— Rows —
----
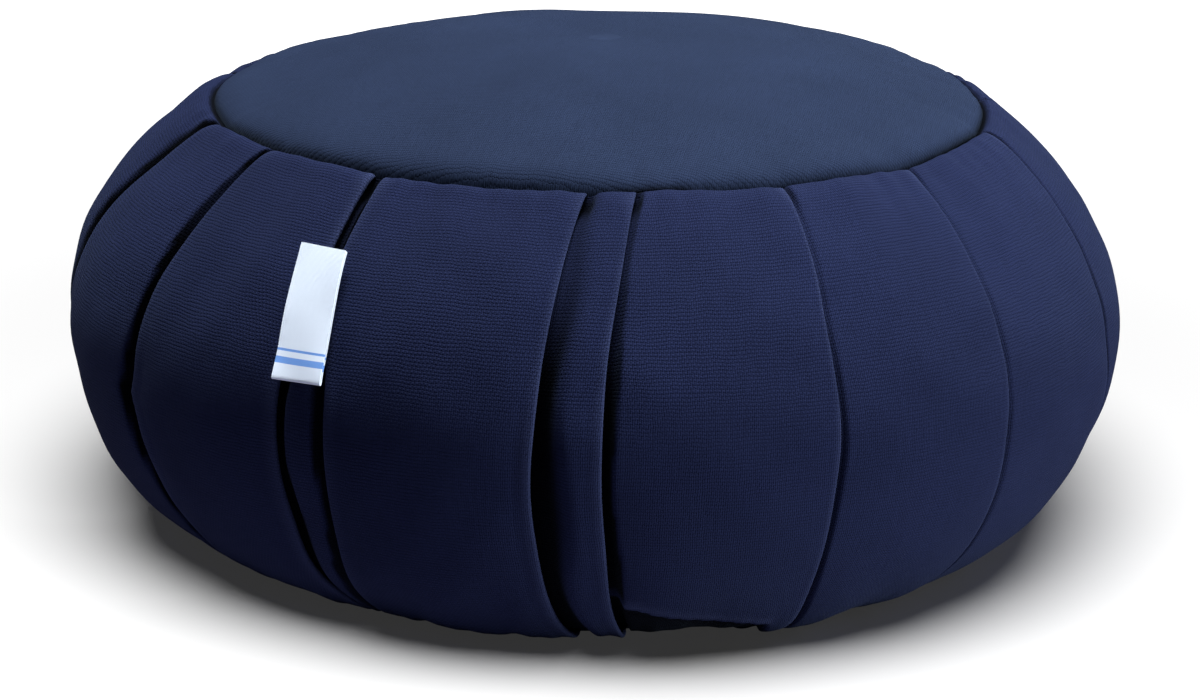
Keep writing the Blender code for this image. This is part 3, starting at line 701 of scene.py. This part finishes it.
def strip_places(points, along, middles, creases):
    """Each point's place on the flat strip: the cloth of a panel is laid out from the panel's middle."""
    ring = np.concatenate([points, points[:, :1]], axis=1)
    step = np.linalg.norm(np.diff(ring, axis=1), axis=2)
    run = np.concatenate([np.zeros((len(along), 1)), np.cumsum(step, axis=1)], axis=1)
    columns = points.shape[1]
    place = np.zeros((len(along), columns + 1))
    widest = len(along) // 2
    borders = creases + [columns + creases[0]]
    for panel, middle in enumerate(middles):
        centre = run[widest, middle]
        for column in range(borders[panel], borders[panel + 1]):
            lap, at = divmod(column, columns)
            length = run[:, at] + lap * run[:, -1]
            place[:, at] = centre + length - run[:, middle]
    place[:, -1] = place[:, 0]
    up = np.broadcast_to(along[:, None], place.shape)
    return np.stack([place, up], axis=-1)


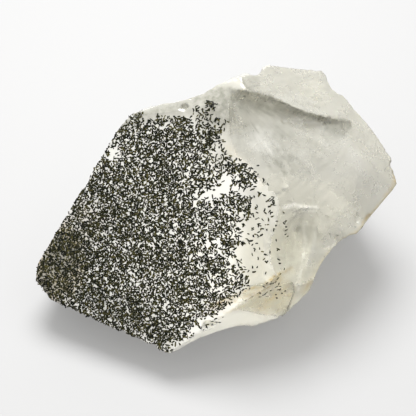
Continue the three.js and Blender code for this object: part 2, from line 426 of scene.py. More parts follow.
@dataclass(frozen=True)
class QuartzFinish:
    """Quartz, see-through by plain transmission, in the colours of one zone of the surface."""

    name: str
    transmission: float
    roughness: Limits  # the least and the most
    clear: Colour
    cloudy: Colour
    milk: Colour = (0.99, 0.98, 0.945)
    stain: Colour = (0.55, 0.42, 0.2)
    # the dark colour of the crazing and of the painted shade
    shade: Colour = (0.27, 0.27, 0.23)
    absorption: Colour = (0.92, 0.9, 0.78)
    density: float = 11.0  # of the absorption, for a metre
    bump: float = 0.2
    bump_depth: float = 0.0002  # metres

    def build(self, skin: Tree) -> bpy.types.Material:
        """The finish as a material.

        Args:
            skin: the node group that the quartz finishes share.

        Returns:
            The material.
        """
        material, tree, shader = new_material(self.name)
        nodes = tree.nodes
        set_sockets(shader, {"Transmission Weight": self.transmission, "IOR": QUARTZ_IOR})
        surface = nodes.new("ShaderNodeGroup")
        surface.node_tree = skin
        tints = (self.clear, self.cloudy, self.milk, self.stain, self.shade)
        set_sockets(surface, {name: (*tint, 1.0) for name, tint in zip(QuartzSkin.tints, tints)})
        least, most = self.roughness
        set_sockets(surface, {"Least Roughness": least, "Most Roughness": most})
        link(tree, surface.outputs["Colour"], shader.inputs["Base Color"])
        link(tree, surface.outputs["Roughness"], shader.inputs["Roughness"])

        bump = nodes.new("ShaderNodeBump")
        set_sockets(bump, {"Strength": self.bump, "Distance": self.bump_depth})
        link(tree, surface.outputs["Height"], bump.inputs["Height"])
        link(tree, bump.outputs["Normal"], shader.inputs["Normal"])

        tinting = nodes.new("ShaderNodeVolumeAbsorption")
        set_sockets(tinting, {"Color": (*self.absorption, 1.0), "Density": self.density})
        link(tree, tinting.outputs["Volume"], nodes["Material Output"].inputs["Volume"])
        return material


@dataclass(frozen=True)
class BladeFinish:
    """The dark mineral of the blades: near black, with green and brown in places."""

    name: str = "dark_mineral"
    roughness: float = 0.4
    ior: float = 1.6
    specular: float = 0.05

    def build(self) -> bpy.types.Material:
        """The finish as a material."""
        material, tree, shader = new_material(self.name)
        set_sockets(shader, {"Roughness": self.roughness, "IOR": self.ior})
        set_sockets(shader, {"Specular IOR Level": self.specular})
        link(tree, attribute(tree, "shade").outputs["Color"], shader.inputs["Base Color"])
        return material


@dataclass(frozen=True)
class Survey:
    """What is known of each point of the fine mesh before it is worn."""

    u: np.ndarray
    v: np.ndarray
    plane: np.ndarray  # the number of the flat face that it lies in, or -1
    under: np.ndarray  # whether it belongs to the underside
    edge: np.ndarray  # how far the nearest sharp edge is
    front: np.ndarray  # from 0 to 1, how far it faces the viewer
    blend: np.ndarray  # from 0 to 1, how far a flat face runs into the hollow here
    loose: np.ndarray  # whether it lies in no flat face, or in one that is blended

    @property
    def broken(self) -> np.ndarray:
        """Whether each point lies in no flat face."""
        return self.plane < 0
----
— Directions —
State how many lines in the records above contain the word "code", and give only that number.

— Solution below —
2